Ilma Grove House: a positive ecological footprint

Architecture based in a more positive ecological footprint is such a fine goal to be achieved! In Northcote, Australia, a small extension of a heritage house shows us how to promote a sustainable lifestyle in a very special way. The entire construction is made to spear waste of energy and material…a true Mother Nature ally.

The new addition to this family home is located behind the existing house. The connection is simple and direct, established in the ground floor. This solution avoided extra costs in demolition and also reduced construction waste. In fact, the material used in the facades reinforces this crucial idea. Recycled-brick offers a more organic appearance to the new building, in addition to the sinuous openings made to maximize sunlight.
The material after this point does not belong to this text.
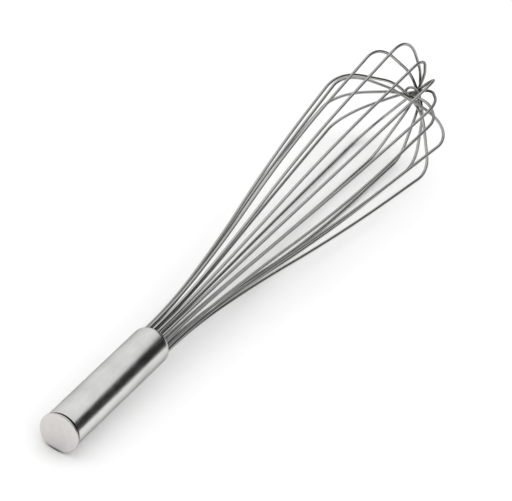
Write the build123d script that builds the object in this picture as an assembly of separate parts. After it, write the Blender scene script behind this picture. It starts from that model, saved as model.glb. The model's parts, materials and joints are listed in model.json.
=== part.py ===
from build123d import *
import math
import os

# Balloon whisk lying on a table. Millimetres.
#
# Every piece is drawn about the handle's axis: X runs from the end cap (X = 0) to the tip,
# and an angle about that axis is counted from +Y towards +Z. The finished whisk is then
# rolled and tilted by a few degrees, so that the rim of its cap and its two lowest wires touch
# Z = 0, and centred over its own footprint.

# ---- handle tube
tube_radius = 12.7
tube_wall = 1.0
tube_start = 3.0
neck_start = 107.2
neck_bend = 5.0
neck_turn = 41.0
cut_edge = 0.4

# ---- end cap: a flat disc with a rounded rim and a short skirt pressed into the tube
cap_radius = 13.4
cap_thickness = 1.0
rim_thickness = 1.4
rim_rounding = 0.6
skirt_clearance = 0.03
skirt_length = 9.0

# ---- what holds the wires inside the handle
core_radius = 7.0
core_start = 76.0
core_end = 108.6
core_edge = 0.5
potting_start = 70.0
potting_end = 109.0
potting_clearance = 0.02

# ---- wires: straight out of the mouth, flaring through a belly to the flank, then in over the
# shoulder. The belly's place is given as a share of the way from the waist to the flank.
wire_diameter = 2.0
wire_start = 68.0
mouth_radius = 9.55
waist_at = 147.0
waist_bend_length = 35.0
belly_along = 0.45
belly_out = 0.375
belly_bend_length = 30.0
flank_at = 310.0
flank_bend_length = 60.0
crown_half_width = 13.0
crown_bend_radius = 24.0

# ---- the crossing: the wires lie on each other, with a locking ring above the place named
innermost_crossing = 448.0
crossing_pitch = 2.1
ring_above_place = 2
ring_wire_diameter = 1.8
ring_radius = 5.4
ring_gap = 2.3
ring_drop = 0.12

# The loops are bent by hand, so no two sides of the cage are the same. The sides are listed in
# order round the handle: how far each stands from the axis at the flank, how far out its
# shoulder is, how far along the axis that is, and the radius of the shoulder's bend.
sides = [
    (26, 37, 440, 23),
    (26, 34, 430, 42),
    (28, 29, 431, 29),
    (29, 40, 443, 25),
    (33, 44, 415, 30),
    (30, 39, 429, 35),
    (36, 40, 437, 25),
    (30, 38, 423, 32),
    (34, 49, 447, 26),
    (33, 52, 440, 31),
    (37, 47, 433, 34),
    (31, 45, 438, 24),
    (34, 45, 412, 48),
    (35, 45, 439, 31),
    (39, 50, 448, 34),
    (37, 41, 444, 33),
]
# For each loop: its place in the crossing, counted from the handle, and how many degrees it
# is turned out of even spacing.
crossing_places = [3, 4, 2, 0, 1, 5, 7, 6]
loop_turns = [1.0, 0.5, 2.0, -0.5, 0.0, 2.0, 3.0, 0.5]
loop_count = len(crossing_places)
loop_step = 180.0 / loop_count
first_loop_angle = 123.75

# ---- how finely the resting position is searched
roll_limit = 8.0
roll_step = 0.02
samples_per_side = 120

wire_radius = wire_diameter / 2


def turned(outline):
    """The solid of a closed outline of (along, out) points, turned about the handle's axis."""
    return revolve(make_face(outline), Axis.X)


def end_cap():
    """Flat disc with a rounded rim, and the skirt that is pressed into the tube."""
    skirt_out = tube_radius - tube_wall - skirt_clearance
    skirt_in = skirt_out - cap_thickness
    outline = Polyline(
        (0, 0),
        (0, cap_radius),
        (rim_thickness, cap_radius),
        (rim_thickness, skirt_out),
        (skirt_length, skirt_out),
        (skirt_length, skirt_in),
        (cap_thickness, skirt_in),
        (cap_thickness, 0),
        close=True,
    )
    disc = turned(outline)
    rim_edges = disc.edges().filter_by(GeomType.CIRCLE).group_by(SortBy.RADIUS)[-1]
    return fillet(rim_edges, rim_rounding)


def handle_tube():
    """Thin tube whose front end is spun inwards to a rounded mouth."""
    centre = (neck_start, tube_radius - neck_bend)
    outside = CenterArc(centre, neck_bend, 90, -neck_turn)
    inside = CenterArc(centre, neck_bend - tube_wall, 90, -neck_turn)
    lip = RadiusArc(outside @ 1, inside @ 1, tube_wall / 2)
    bore = tube_radius - tube_wall
    top = Line((tube_start, tube_radius), outside @ 0)
    end = Line((tube_start, bore), (tube_start, tube_radius))
    under = Line((tube_start, bore), inside @ 0)
    tube = turned(Curve() + [top, outside, lip, inside, under, end])
    outer_end = tube.edges().filter_by(GeomType.CIRCLE).group_by(Axis.X)[0].sort_by(SortBy.RADIUS)[-1]
    return fillet(outer_end, cut_edge)


def core_plug():
    """Round plug in the middle of the ring of wire ends."""
    outline = Polyline(
        (core_start, 0),
        (core_start, core_radius),
        (core_end, core_radius),
        (core_end, 0),
        close=True,
    )
    return chamfer(turned(outline).edges(), core_edge)


def potting():
    """Cast resin that fills the tube round the plug and the wire ends."""
    out = tube_radius - tube_wall - potting_clearance
    hole = core_radius + potting_clearance
    neck_in = neck_bend - tube_wall - potting_clearance
    centre_out = tube_radius - neck_bend
    front_out = centre_out + math.sqrt(neck_in**2 - (potting_end - neck_start) ** 2)
    turn = math.degrees(math.asin((potting_end - neck_start) / neck_in))
    neck = CenterArc((neck_start, centre_out), neck_in, 90, -turn)
    outline = Polyline(
        (potting_end, front_out),
        (potting_end, hole),
        (core_start, hole),
        (core_start, 0),
        (potting_start, 0),
        (potting_start, out),
        neck @ 0,
    )
    block = turned(Curve() + [neck, outline])
    bore = Rot(0, 90, 0) * Cylinder(wire_radius, 2 * (potting_end - wire_start))
    stub = Pos(potting_end, mouth_radius, 0) * bore
    for number in range(loop_count):
        block -= Rot(loop_angle(number), 0, 0) * stub
        block -= Rot(loop_angle(number) + 180, 0, 0) * stub
    return block


def loop_angle(number):
    """Angle of a loop's first side about the handle's axis. Its second side is opposite."""
    return first_loop_angle + number * loop_step + loop_turns[number]


def crossing_height(place):
    """How far along the axis a loop crosses it. The ring takes up room inside the stack."""
    extra = ring_gap if place > ring_above_place else 0.0
    return innermost_crossing + place * crossing_pitch + extra


def gentle_radius(before, corner, after, length):
    """Radius of an arc that starts and ends that length away from the corner."""
    arriving = Vector(*corner) - Vector(*before)
    leaving = Vector(*after) - Vector(*corner)
    half_turn = math.radians(arriving.get_angle(leaving)) / 2
    return length / math.tan(half_turn)


def side_path(side, crown):
    """Corners and bend radii of one side of a loop: X along the axis, Y out from it."""
    flank, reach, shoulder, shoulder_bend = side
    belly_at = waist_at + belly_along * (flank_at - waist_at)
    belly = mouth_radius + belly_out * (flank - mouth_radius)
    corners = [
        (wire_start, mouth_radius),
        (waist_at, mouth_radius),
        (belly_at, belly),
        (flank_at, flank),
        (shoulder, reach),
        (crown, crown_half_width),
    ]
    waist_bend = gentle_radius(*corners[0:3], waist_bend_length)
    belly_bend = gentle_radius(*corners[1:4], belly_bend_length)
    flank_bend = gentle_radius(*corners[2:5], flank_bend_length)
    return corners, [waist_bend, belly_bend, flank_bend, shoulder_bend, crown_bend_radius]


def wire_path(number):
    """Centre line of one loop in its own plane, out along one side and back along the other."""
    crown = crossing_height(crossing_places[number])
    corners, bends = side_path(sides[number], crown)
    far_corners, far_bends = side_path(sides[number + loop_count], crown)
    corners += [(along, -out) for along, out in reversed(far_corners)]
    return FilletPolyline(*corners, radius=bends + far_bends[::-1])


def wire_loop(number):
    """One closed loop of round wire, both ends of it inside the handle."""
    path = wire_path(number)
    section = Plane(origin=path @ 0, z_dir=path % 0) * Circle(wire_radius)
    return Rot(loop_angle(number), 0, 0) * sweep(section, path=path)


def locking_ring():
    """Small wire ring, held between two of the crossing wires."""
    inner_side = crossing_height(ring_above_place)
    outer_side = crossing_height(ring_above_place + 1)
    middle = (inner_side + outer_side) / 2 - ring_drop
    return Pos(middle, 0, 0) * Rot(0, 90, 0) * Torus(ring_radius, ring_wire_diameter / 2)


def outer_points():
    """Points along every side of the cage: along the axis, out from it, and the side's angle."""
    points = []
    for number in range(loop_count):
        path = wire_path(number)
        for step in range(2 * samples_per_side + 1):
            point = path @ (step / (2 * samples_per_side))
            if point.X > flank_at:
                points.append((point.X, point.Y, loop_angle(number)))
    return points


def steepness(points, roll):
    """Slope from the rim of the cap to the lowest wire, once the whisk is rolled that far."""
    slopes = []
    for along, out, angle in points:
        hang = -out * math.sin(math.radians(angle + roll)) + wire_radius
        slopes.append((hang - cap_radius) / (along - rim_thickness / 2))
    return max(slopes)


def resting_roll(points):
    """The roll that brings the two lowest wires onto one level."""
    steps = round(roll_limit / roll_step)
    rolls = [step * roll_step for step in range(-steps, steps + 1)]
    return min(rolls, key=lambda roll: steepness(points, roll))


pieces = {
    "handle_tube": handle_tube(),
    "end_cap": end_cap(),
    "core_plug": core_plug(),
    "potting": potting(),
    "locking_ring": locking_ring(),
}
for number in range(loop_count):
    pieces[f"wire_loop_{number + 1}"] = wire_loop(number)

outer = outer_points()
roll = resting_roll(outer)
tilt = math.degrees(math.atan(steepness(outer, roll)))
resting = Rot(0, -tilt, 0) * Rot(roll, 0, 0)
box = Compound([resting * piece for piece in pieces.values()]).bounding_box()
onto_table = Pos(-(box.min.X + box.max.X) / 2, -(box.min.Y + box.max.Y) / 2, -box.min.Z)

os.makedirs("parts", exist_ok=True)
for name, piece in pieces.items():
    export_step(onto_table * resting * piece, f"parts/{name}.step")

shift = onto_table.position
print(f"roll {roll:.3f} and rest tilt {tilt:.3f} degrees")
print(f"cap face centre at {shift.X:.3f} {shift.Y:.3f} {shift.Z:.3f}")
print(f"overall {box.size.X:.2f} x {box.size.Y:.2f} x {box.size.Z:.2f}")
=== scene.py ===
import json
import math

import bmesh
import bpy
from mathutils import Matrix, Vector


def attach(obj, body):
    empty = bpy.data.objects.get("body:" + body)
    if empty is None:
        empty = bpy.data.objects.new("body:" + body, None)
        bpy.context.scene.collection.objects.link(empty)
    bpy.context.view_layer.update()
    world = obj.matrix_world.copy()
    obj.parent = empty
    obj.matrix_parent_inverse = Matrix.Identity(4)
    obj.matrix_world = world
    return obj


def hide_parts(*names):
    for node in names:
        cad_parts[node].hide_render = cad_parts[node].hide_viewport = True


# A balloon whisk lying on a pale studio floor. Metres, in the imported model's own frame.
# Shapes are first drawn about the handle's axis: X runs from the end cap (X = 0) to the tip.

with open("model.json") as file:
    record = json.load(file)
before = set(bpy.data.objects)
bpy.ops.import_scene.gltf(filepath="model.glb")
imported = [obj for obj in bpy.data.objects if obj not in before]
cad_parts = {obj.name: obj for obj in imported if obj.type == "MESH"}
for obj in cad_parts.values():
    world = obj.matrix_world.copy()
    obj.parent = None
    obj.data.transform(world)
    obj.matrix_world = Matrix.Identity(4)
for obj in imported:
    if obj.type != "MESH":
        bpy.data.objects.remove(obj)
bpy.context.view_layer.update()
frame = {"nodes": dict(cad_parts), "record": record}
MM = 0.001

# ---- surfaces: the name of the map on every new mesh, and the painted shade that darkens crevices.
# The two shares below are how much of the bare metal colour shows through the painted shade,
# from the most closed in place to the most open. For the tube's groove, then for the wires: how
# far off a neighbour still counts, and the open share at which the painted shade is darkest.
grain_map = "grain"
# Colour of the painted shade that darkens crevices.
painted_shade_colour = (0.03, 0.029, 0.027)
least_unshaded = 0.0
most_unshaded = 0.92
groove_reach = 0.0025
groove_open = 0.6
crowd_reach = 0.01
crowd_open = 0.3
shade_samples = 8
# Most of a noise lies between these two.
noise_low = 0.3
noise_high = 0.7

# ---- camera: heading is counted from +X towards +Y, and roll turns the picture about its centre
camera_distance = 3.0
camera_elevation = 34.66
camera_heading = 18.97
camera_roll = 17.47
camera_lens = 335.9
camera_sensor = 36.0
camera_sight = 100.0
aim_along = 0.220
aim_right = -0.01005
aim_up = -0.0059

# ---- studio: the room lights the floor evenly, and a wide lamp stands over the left side
floor_reach = 40.0
room_light = 1.2
room_mirrored = 0.98
lamp_place = (0.1, 0.5, 1.4)
lamp_width = 1.2
lamp_power = 1.0
# Two sides of the room are dark: for each, its heading from +X and the cosines of the angles
# from there at which it begins and is full. Their brightness goes by the angle above the horizon.
dark_sides = [(-45.0, 0.35, 0.75), (-150.0, 0.1, 0.5)]
dark_levels = [
    (-90, 1.0),
    (-1, 0.95),
    (4, 0.4),
    (9, 0.02),
    (20, 0.0),
    (35, 0.0),
    (41, 0.04),
    (47, 0.95),
    (90, 1.0),
]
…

But, what shelters this new extension after all? Well, an open lounge area is connected with the existing kitchen and dining area on the ground floor. A black spiral staircase leads our steps to the upper level onto a single bedroom. A roof terrace is also available to enjoy a sunny afternoon, while a bunch of solar panels quietly absorb the same sunlight, reducing the household’s energy costs! It’s all about Nature here…

Organic materials assume the main role in interior finishing: local bluestone for the lounge pavement, floor-to-ceiling wooden windows and also wood panels for the bedroom walls and ceiling. A strip of roof lights run along the ceiling of the new ground floor layout, defining the boundary between the old and the new. An internal garden rests beneath this frame of light… like a symbolic spot for a domesticated piece of Mother Nature.